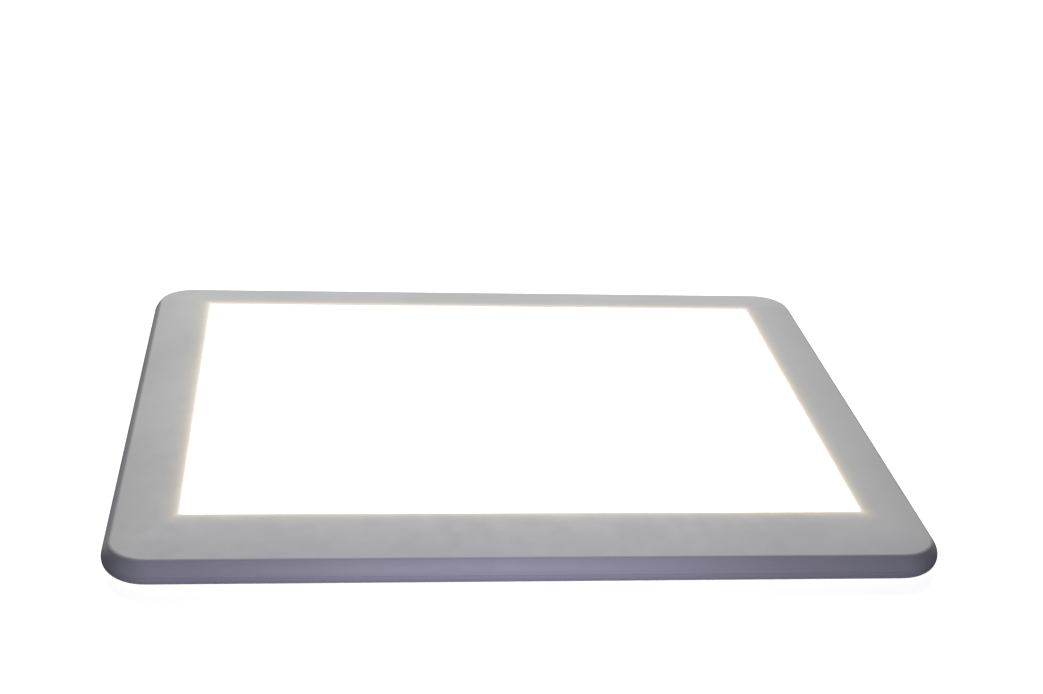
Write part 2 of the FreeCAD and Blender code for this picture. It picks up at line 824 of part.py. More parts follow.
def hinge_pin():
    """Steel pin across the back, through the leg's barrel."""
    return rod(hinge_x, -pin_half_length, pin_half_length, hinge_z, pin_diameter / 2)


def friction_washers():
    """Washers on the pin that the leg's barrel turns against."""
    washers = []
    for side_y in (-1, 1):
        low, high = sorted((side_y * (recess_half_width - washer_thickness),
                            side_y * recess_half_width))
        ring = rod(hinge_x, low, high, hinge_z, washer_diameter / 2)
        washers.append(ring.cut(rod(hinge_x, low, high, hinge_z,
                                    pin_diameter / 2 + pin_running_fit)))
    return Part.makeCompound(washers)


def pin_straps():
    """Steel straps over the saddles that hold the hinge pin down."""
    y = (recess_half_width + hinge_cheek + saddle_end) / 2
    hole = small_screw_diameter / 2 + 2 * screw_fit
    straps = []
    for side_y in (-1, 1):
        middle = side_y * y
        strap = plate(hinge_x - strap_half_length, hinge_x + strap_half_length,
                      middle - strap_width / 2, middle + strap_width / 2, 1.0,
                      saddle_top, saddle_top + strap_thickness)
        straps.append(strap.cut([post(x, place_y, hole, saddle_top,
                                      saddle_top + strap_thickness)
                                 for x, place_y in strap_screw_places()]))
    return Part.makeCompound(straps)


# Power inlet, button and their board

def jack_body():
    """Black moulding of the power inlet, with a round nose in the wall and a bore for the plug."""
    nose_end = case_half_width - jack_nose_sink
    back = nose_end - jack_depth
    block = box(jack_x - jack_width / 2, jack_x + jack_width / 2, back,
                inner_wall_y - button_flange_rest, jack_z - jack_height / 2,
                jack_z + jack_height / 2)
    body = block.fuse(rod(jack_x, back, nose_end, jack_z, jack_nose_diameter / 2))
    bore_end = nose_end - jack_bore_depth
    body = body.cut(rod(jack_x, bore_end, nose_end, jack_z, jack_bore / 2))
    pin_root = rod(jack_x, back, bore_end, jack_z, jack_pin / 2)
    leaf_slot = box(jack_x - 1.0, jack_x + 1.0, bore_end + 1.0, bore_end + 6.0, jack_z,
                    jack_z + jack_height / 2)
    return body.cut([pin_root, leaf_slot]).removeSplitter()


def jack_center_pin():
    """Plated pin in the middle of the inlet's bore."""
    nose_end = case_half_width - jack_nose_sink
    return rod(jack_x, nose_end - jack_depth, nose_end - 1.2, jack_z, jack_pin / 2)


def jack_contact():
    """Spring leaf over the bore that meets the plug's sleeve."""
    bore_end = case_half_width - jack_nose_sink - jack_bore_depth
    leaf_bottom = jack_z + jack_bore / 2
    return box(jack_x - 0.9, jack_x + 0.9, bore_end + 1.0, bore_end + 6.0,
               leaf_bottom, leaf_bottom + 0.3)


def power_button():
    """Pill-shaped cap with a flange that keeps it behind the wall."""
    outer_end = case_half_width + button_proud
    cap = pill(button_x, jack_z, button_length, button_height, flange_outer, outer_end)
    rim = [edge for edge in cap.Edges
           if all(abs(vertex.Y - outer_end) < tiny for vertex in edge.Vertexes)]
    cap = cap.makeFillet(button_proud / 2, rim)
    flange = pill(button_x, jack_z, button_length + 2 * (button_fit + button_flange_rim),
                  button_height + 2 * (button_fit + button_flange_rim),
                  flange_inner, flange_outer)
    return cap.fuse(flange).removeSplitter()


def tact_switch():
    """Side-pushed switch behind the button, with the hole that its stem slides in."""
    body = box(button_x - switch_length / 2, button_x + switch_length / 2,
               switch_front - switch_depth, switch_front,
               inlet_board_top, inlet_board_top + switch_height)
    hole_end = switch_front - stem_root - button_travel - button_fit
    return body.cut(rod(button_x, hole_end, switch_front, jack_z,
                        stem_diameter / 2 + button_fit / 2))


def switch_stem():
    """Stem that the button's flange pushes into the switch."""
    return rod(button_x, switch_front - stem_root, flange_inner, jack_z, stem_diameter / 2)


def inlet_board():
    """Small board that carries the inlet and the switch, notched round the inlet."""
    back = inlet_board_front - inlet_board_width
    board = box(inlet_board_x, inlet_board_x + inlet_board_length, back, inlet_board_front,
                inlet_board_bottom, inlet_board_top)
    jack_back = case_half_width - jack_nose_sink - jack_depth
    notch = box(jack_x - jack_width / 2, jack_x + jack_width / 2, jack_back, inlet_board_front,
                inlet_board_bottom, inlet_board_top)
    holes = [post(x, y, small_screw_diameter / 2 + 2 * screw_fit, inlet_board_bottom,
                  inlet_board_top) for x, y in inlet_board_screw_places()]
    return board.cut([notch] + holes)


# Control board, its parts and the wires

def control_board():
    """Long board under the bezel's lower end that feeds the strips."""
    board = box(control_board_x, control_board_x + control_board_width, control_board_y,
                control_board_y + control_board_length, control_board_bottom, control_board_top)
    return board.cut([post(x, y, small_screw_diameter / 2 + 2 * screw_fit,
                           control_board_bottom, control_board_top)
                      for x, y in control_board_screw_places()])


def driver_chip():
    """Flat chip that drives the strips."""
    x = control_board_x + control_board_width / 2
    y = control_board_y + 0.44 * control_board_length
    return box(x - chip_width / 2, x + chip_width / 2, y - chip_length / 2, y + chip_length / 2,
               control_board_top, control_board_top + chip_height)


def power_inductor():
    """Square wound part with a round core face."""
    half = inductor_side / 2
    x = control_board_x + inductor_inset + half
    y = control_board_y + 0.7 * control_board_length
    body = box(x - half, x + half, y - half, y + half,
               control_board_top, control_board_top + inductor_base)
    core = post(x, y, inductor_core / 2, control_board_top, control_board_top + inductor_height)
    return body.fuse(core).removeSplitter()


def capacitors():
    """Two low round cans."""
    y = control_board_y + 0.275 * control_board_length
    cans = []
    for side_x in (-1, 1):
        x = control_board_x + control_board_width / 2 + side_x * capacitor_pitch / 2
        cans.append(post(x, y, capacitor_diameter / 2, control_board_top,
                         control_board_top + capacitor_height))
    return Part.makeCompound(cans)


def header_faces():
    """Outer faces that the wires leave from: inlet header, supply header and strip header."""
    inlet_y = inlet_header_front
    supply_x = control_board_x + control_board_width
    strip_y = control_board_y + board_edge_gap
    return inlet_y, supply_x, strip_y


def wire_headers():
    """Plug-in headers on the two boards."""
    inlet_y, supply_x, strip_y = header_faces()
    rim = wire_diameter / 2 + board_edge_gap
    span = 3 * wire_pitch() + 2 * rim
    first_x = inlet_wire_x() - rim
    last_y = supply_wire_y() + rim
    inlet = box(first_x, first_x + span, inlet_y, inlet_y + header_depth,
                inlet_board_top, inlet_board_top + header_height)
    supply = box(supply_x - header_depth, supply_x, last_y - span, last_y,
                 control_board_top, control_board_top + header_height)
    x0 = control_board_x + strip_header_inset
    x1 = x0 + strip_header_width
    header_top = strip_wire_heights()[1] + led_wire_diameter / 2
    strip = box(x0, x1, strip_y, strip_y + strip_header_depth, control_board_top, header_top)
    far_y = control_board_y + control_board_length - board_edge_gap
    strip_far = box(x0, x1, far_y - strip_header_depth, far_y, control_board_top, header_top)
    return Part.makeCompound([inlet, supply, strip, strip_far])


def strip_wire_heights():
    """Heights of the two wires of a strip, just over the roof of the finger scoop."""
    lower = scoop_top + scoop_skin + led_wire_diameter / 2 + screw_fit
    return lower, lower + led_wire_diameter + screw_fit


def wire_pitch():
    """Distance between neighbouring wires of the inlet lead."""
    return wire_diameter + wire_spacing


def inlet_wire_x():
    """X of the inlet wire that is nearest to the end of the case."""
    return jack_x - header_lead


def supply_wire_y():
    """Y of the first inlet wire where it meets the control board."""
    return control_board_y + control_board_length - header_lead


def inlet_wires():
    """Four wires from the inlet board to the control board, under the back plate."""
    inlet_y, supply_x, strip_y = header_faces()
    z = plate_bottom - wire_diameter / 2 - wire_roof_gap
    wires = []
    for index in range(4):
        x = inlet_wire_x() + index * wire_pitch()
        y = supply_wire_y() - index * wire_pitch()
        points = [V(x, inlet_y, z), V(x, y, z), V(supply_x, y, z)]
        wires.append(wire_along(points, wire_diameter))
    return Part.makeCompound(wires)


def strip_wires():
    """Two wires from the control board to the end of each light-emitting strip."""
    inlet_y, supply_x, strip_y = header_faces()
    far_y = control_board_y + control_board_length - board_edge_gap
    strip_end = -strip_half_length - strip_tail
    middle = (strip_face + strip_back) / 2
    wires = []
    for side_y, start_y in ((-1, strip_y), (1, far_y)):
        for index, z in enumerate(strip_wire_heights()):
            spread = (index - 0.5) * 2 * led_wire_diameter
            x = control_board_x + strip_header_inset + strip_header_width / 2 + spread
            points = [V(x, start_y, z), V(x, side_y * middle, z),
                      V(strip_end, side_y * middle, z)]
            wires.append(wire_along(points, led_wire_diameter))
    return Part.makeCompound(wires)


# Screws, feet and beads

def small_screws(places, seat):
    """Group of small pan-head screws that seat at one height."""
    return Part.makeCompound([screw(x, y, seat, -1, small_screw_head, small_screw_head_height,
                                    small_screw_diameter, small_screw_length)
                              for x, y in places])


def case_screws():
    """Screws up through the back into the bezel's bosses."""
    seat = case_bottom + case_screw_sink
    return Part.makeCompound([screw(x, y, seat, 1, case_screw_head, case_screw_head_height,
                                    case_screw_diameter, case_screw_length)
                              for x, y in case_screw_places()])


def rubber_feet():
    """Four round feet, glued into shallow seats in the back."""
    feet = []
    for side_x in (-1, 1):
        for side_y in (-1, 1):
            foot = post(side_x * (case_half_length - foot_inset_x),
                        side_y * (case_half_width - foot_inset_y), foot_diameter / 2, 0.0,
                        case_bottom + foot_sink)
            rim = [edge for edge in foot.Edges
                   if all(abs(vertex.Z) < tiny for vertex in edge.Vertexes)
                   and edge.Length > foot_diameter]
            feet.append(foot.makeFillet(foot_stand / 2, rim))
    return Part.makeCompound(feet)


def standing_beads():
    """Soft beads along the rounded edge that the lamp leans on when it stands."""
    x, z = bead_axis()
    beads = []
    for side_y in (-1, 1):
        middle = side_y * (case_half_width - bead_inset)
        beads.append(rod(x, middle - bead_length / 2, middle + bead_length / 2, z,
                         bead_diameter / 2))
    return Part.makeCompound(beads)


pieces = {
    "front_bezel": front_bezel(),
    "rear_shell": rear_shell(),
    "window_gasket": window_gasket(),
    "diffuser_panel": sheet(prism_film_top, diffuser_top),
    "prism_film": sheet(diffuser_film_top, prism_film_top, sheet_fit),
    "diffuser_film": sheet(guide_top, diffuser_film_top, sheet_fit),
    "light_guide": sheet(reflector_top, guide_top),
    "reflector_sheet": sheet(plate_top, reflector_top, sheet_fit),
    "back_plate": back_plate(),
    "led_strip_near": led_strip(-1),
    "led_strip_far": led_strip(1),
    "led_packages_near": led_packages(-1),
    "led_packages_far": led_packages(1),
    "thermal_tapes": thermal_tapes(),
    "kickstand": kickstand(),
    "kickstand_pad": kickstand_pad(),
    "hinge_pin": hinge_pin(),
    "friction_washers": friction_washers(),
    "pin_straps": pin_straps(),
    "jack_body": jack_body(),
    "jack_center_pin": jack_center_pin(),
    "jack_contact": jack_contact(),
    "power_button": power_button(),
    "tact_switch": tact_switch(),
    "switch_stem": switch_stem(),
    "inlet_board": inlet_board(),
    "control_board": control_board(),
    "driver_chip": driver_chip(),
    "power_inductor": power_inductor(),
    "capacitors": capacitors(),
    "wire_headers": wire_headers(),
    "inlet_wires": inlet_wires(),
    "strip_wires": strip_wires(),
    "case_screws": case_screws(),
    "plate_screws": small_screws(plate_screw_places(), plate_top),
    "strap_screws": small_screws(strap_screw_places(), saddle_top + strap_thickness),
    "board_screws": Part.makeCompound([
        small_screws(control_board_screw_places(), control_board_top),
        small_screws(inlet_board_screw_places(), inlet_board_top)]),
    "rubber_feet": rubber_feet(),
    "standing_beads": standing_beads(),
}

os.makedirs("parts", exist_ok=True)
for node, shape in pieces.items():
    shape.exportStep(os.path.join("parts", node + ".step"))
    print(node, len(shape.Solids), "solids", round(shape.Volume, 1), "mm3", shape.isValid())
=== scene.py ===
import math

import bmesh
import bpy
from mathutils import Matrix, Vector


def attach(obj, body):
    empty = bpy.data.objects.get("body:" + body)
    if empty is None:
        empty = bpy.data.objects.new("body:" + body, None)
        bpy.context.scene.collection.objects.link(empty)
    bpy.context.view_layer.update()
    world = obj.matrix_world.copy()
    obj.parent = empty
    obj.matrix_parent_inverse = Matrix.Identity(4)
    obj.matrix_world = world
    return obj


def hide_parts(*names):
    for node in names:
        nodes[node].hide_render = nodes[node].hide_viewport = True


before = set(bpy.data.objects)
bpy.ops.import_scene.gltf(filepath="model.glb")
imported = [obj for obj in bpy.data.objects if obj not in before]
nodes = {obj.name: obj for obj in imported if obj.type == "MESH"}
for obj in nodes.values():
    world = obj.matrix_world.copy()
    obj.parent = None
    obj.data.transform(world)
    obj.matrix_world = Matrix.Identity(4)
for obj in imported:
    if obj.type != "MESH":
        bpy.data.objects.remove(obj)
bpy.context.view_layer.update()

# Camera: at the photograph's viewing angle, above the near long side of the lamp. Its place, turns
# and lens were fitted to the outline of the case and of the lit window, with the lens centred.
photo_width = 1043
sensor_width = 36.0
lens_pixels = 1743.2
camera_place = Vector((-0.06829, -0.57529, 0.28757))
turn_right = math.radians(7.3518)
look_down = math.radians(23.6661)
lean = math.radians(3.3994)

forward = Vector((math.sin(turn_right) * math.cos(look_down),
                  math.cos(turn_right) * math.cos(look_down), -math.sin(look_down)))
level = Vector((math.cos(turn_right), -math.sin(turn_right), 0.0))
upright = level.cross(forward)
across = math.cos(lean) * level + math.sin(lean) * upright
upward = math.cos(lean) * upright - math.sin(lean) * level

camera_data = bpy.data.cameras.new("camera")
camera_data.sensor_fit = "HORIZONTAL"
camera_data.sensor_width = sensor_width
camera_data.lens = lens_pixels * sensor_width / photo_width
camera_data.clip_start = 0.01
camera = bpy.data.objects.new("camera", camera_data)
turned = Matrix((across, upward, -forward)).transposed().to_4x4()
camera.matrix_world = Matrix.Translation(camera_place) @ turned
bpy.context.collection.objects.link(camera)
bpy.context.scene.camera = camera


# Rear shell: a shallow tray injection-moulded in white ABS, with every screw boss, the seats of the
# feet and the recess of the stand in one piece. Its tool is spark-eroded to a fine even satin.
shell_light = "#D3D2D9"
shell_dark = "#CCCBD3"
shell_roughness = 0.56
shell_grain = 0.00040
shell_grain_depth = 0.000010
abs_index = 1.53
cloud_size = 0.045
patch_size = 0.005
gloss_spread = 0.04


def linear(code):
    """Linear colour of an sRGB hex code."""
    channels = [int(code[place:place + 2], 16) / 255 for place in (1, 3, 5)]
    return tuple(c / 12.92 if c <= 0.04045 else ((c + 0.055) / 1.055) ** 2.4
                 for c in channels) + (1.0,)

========

Can you repeat, word for word, every line above from the one containing "for node, shape" down to the one containing "obj.matrix_world = Matrix.Identity(4)", including both?

*Expected answer*
for node, shape in pieces.items():
    shape.exportStep(os.path.join("parts", node + ".step"))
    print(node, len(shape.Solids), "solids", round(shape.Volume, 1), "mm3", shape.isValid())
=== scene.py ===
import math

import bmesh
import bpy
from mathutils import Matrix, Vector


def attach(obj, body):
    empty = bpy.data.objects.get("body:" + body)
    if empty is None:
        empty = bpy.data.objects.new("body:" + body, None)
        bpy.context.scene.collection.objects.link(empty)
    bpy.context.view_layer.update()
    world = obj.matrix_world.copy()
    obj.parent = empty
    obj.matrix_parent_inverse = Matrix.Identity(4)
    obj.matrix_world = world
    return obj


def hide_parts(*names):
    for node in names:
        nodes[node].hide_render = nodes[node].hide_viewport = True


before = set(bpy.data.objects)
bpy.ops.import_scene.gltf(filepath="model.glb")
imported = [obj for obj in bpy.data.objects if obj not in before]
nodes = {obj.name: obj for obj in imported if obj.type == "MESH"}
for obj in nodes.values():
    world = obj.matrix_world.copy()
    obj.parent = None
    obj.data.transform(world)
    obj.matrix_world = Matrix.Identity(4)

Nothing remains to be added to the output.